Start The input

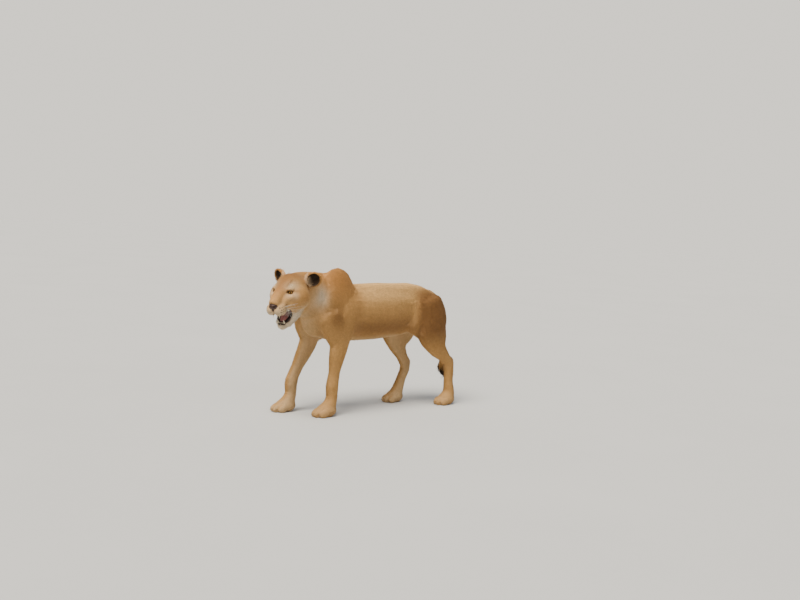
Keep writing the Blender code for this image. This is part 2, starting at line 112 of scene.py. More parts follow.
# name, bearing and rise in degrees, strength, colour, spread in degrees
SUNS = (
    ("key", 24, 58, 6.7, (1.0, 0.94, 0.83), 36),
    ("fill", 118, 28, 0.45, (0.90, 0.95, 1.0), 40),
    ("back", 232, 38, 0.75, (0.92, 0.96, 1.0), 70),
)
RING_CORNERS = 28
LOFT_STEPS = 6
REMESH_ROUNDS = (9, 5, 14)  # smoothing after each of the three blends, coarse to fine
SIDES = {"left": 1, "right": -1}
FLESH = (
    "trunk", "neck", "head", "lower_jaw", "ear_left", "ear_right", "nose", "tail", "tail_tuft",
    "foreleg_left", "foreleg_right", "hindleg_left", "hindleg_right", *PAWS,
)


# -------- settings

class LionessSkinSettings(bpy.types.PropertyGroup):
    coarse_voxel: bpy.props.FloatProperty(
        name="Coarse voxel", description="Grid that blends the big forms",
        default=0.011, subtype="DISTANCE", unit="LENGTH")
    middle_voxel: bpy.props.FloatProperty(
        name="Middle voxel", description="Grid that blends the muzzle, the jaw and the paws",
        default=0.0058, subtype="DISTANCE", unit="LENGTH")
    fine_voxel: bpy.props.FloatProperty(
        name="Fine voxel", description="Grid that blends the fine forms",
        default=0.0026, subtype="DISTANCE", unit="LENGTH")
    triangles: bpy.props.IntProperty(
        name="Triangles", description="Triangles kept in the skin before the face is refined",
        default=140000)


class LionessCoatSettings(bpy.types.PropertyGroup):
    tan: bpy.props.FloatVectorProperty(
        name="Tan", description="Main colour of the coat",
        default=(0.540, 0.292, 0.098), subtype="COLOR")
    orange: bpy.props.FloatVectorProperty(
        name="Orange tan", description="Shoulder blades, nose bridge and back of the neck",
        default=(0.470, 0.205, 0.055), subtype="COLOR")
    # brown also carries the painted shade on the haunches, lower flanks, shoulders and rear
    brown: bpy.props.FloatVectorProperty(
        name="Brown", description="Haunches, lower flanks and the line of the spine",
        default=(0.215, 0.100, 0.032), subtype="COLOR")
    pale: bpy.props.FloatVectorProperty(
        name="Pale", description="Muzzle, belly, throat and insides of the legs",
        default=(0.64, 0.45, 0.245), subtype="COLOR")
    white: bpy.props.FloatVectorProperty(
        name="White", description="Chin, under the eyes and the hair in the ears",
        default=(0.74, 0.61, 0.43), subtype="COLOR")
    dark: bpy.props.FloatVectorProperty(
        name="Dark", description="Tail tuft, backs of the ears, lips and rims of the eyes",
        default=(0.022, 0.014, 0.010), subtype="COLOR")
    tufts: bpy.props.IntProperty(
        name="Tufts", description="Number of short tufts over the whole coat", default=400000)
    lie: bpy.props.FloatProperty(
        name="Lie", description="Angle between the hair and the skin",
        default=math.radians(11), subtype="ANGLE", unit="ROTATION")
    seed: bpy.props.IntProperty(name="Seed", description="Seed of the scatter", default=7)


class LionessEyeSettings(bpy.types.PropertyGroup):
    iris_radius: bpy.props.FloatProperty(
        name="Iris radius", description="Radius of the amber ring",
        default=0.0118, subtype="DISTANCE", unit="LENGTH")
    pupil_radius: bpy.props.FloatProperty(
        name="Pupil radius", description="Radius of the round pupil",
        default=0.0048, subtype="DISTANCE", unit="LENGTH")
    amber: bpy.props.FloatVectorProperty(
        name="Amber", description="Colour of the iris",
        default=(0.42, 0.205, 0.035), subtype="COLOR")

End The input
Start The input

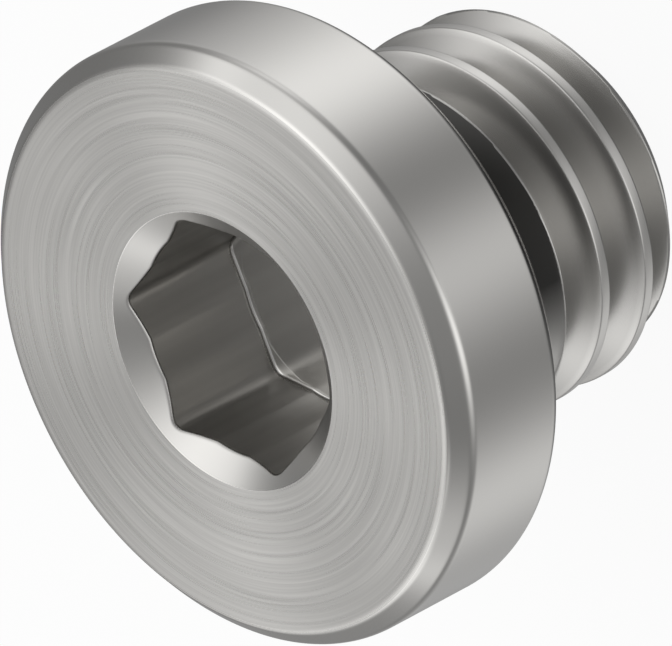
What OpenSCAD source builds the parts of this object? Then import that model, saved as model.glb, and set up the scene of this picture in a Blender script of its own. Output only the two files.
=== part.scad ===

End The input

From the listing, copy each line containing the word "that".

▶ **Exercise result**
        name="Coarse voxel", description="Grid that blends the big forms",
        name="Middle voxel", description="Grid that blends the muzzle, the jaw and the paws",
        name="Fine voxel", description="Grid that blends the fine forms",
What OpenSCAD source builds the parts of this object? Then import that model, saved as model.glb, and set up the scene of this picture in a Blender script of its own. Output only the two files.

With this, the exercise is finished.